18 thoughts on “Now About that Memoir…”

  1. Gayle, I can’t wait to read your memoir – or rather, your life story. It already sounds fascinating, and you are part of the American Dream. I just sent my latest biography to the publisher but I don’t plan to write as many as 24 books as you have. I don’t have scrapbooks but bins of press clippings, which basically follow my life since my 20s as I wrote news, features, and columns for newspapers everywhere I lived.
    Thank you so much,


    1. Jill, Your life reads like a book… Hint, hint. Just the stories you told at lunch various times says it might be time for you to put your name on your own biography.


  2. Gayle, your memoir is already on my “must read” list. As for me, I’ve never considered my life to be interesting enough to warrant writing about it, except excerpts, which have found their way into my novels.


    1. Bits and pieces of my life have turned up in my books as well. But why not look through the photos you might have or just talk to relatives and see what an incredible life you have had.


  3. Once again, I’m inspired to write a memoir…someday. Meanwhile, I’ll really look forward to reading your memoir, Gayle! Thanks for an enjoyable post.

    Liked by 1 person

    1. Linda, You were a lawyer before you started writing. Even if it wasn’t exactly like Perry Mason, there are stories there because not many of us are lawyers at all. And then you have over 50 books in print. Gad! That’s magnificent. It took a great life to write those books. You are a story in yourself.
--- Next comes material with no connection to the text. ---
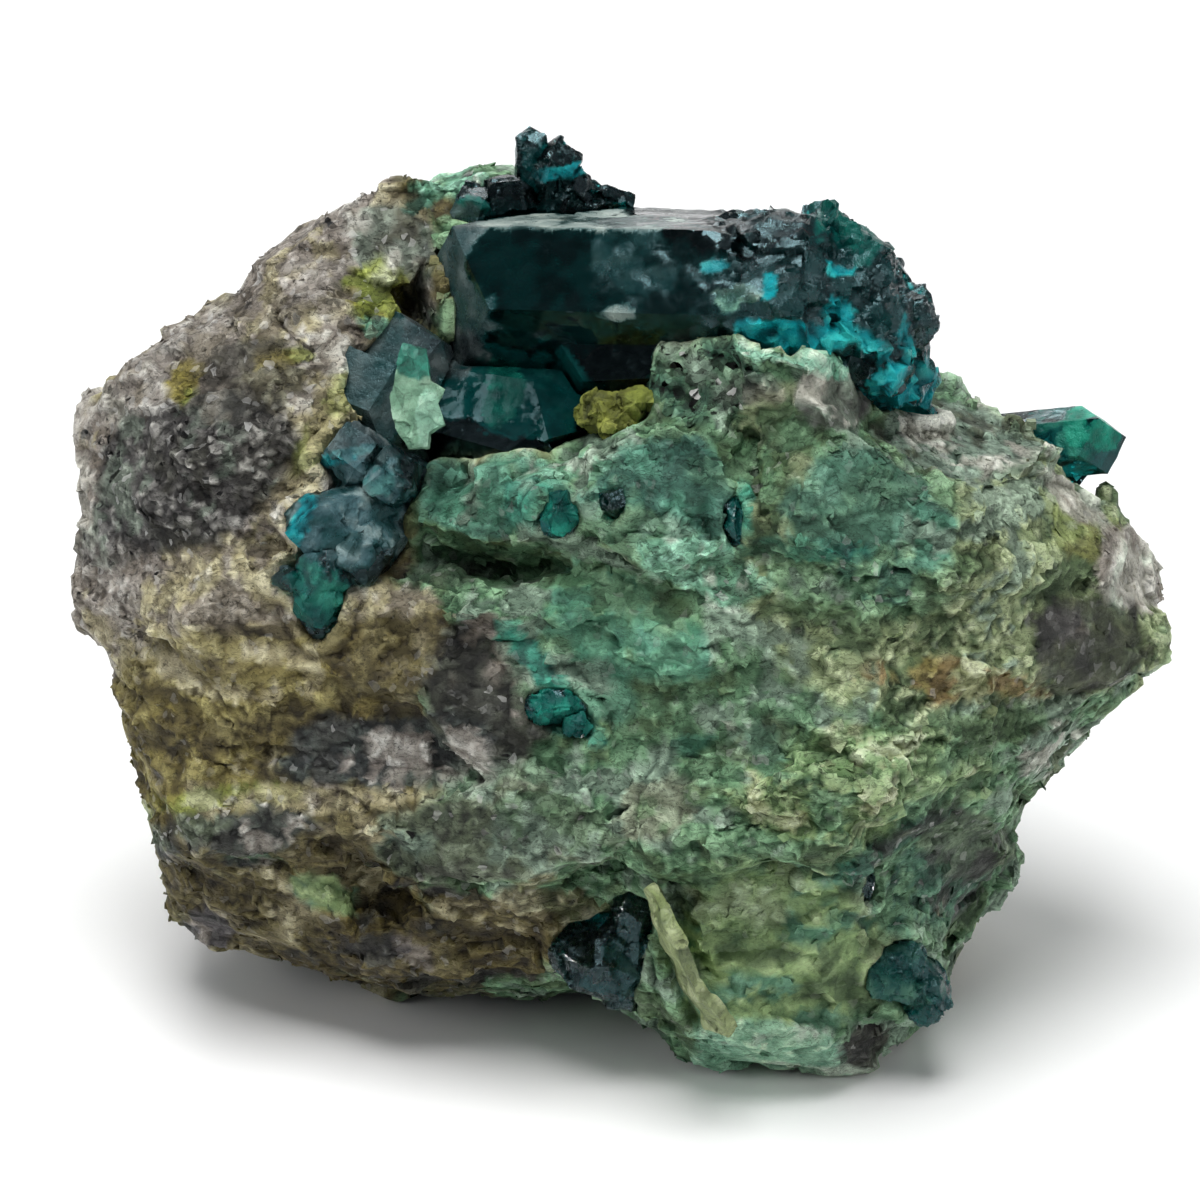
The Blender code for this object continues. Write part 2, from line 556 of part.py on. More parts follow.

  4. Gayle – what an insightful post! We all have interesting things in our lives. even those things that seem mundane, ordinary to us can be fascinating to others. And especially your life! I can’t wait to read your memoir, Gayle.

    Liked by 1 person

    1. Rosie – I know many of your stories and Rick’s, too. They should go in a book. Story after story will intrigue people. Just the famous movie stars you interviewed would fill 25% of your memoir. And The Woman’s Club, even if that story is just the good parts would start filling up a book. You said it yourself: “We are all interesting.”
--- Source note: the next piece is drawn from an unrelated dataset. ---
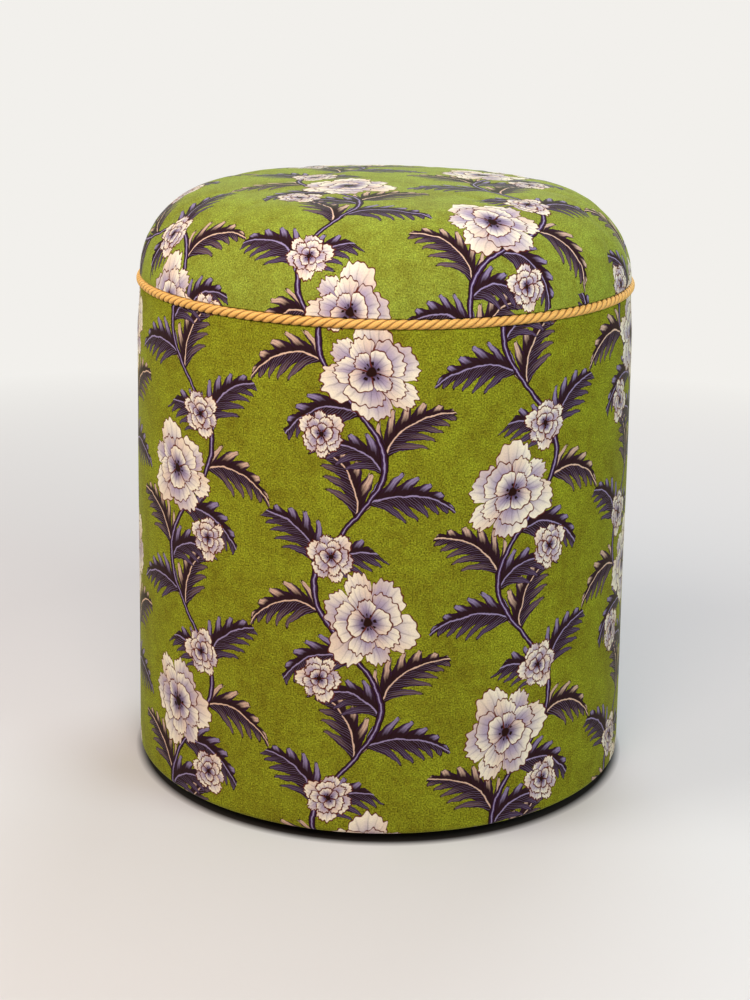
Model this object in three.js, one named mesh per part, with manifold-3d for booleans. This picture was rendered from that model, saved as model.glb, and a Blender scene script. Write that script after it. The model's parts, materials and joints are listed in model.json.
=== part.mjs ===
// Round upholstered tuffet: a padded dome on a straight drum, with a cord laid in the joint between them.
// Millimetres, +Z up, the front towards -Y, the origin on the floor under the middle.

import * as THREE from "three";
import { mergeVertices } from "three/addons/utils/BufferGeometryUtils.js";
import Module from "manifold-3d";

const wasm = await Module();
wasm.setup();

// Drum: two round boards, upright battens, a bent plywood skin
const boardDiameter = 352;
const boardThickness = 15;
const drumHeight = 376;
const skinThickness = 4;
const skinSeamWidth = 1.2;
const battenCount = 6;
const battenWidth = 38;
const battenDepth = 18;
const hoopWidth = 32;
const hoopThickness = 12;
const hoopHeightShare = 0.52;

// Padding
const wrapFoamThickness = 8;
const wrapSeamWidth = 0.8;
const waddingThickness = 6;
const crownPadDiameter = 240;
const crownPadHeight = 12;

// Covers and the joint between them
const coverThickness = 1.2;
const shoulderRadius = 68.6;
const shoulderRise = 1.9;
const crownLift = 5.6;
const seatTailDepth = 28;
const sideFoldDepth = 14;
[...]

  5. Great post, Gayle, as always, starting me thinking(smile) Love the picture of you and your dad, and I can see you in my mind’s eye looking through your pictures and scrap books! I will continue to consider a memoir even though it would be very difficult for me, in that as an only child, my life happenings are internal to me only, not shareable with brothers, sisters, etc. Also, hermit like in personality. But there is so much truth in your post getting me to think some more…
    As for YOU, I can’t wait to read your memoir…especially your Private detective stint! Now, you have same tales to tell….(smile)

    Liked by 1 person

    1. Mad, People who come from large families have no idea what it’s like to be an only child. Your story would be fascinating. We truly all do have a story to tell.


  6. How exciting that you’re writing a memoir, GB. You’ve led a fascinating life, and I only know a fraction of it, so I will be at the front of the line to buy your memoir and find out more about how you became … you!


    1. Bonnie, I know a few of your stories. You and Thunder alone have some tales, or should I say “tails,” to tell. Write On!


  7. Gayle, I join the crowd in looking forward to your memoir. Like Miko, bits and pieces of my life end up in my stories. Thanks for an inspiring post.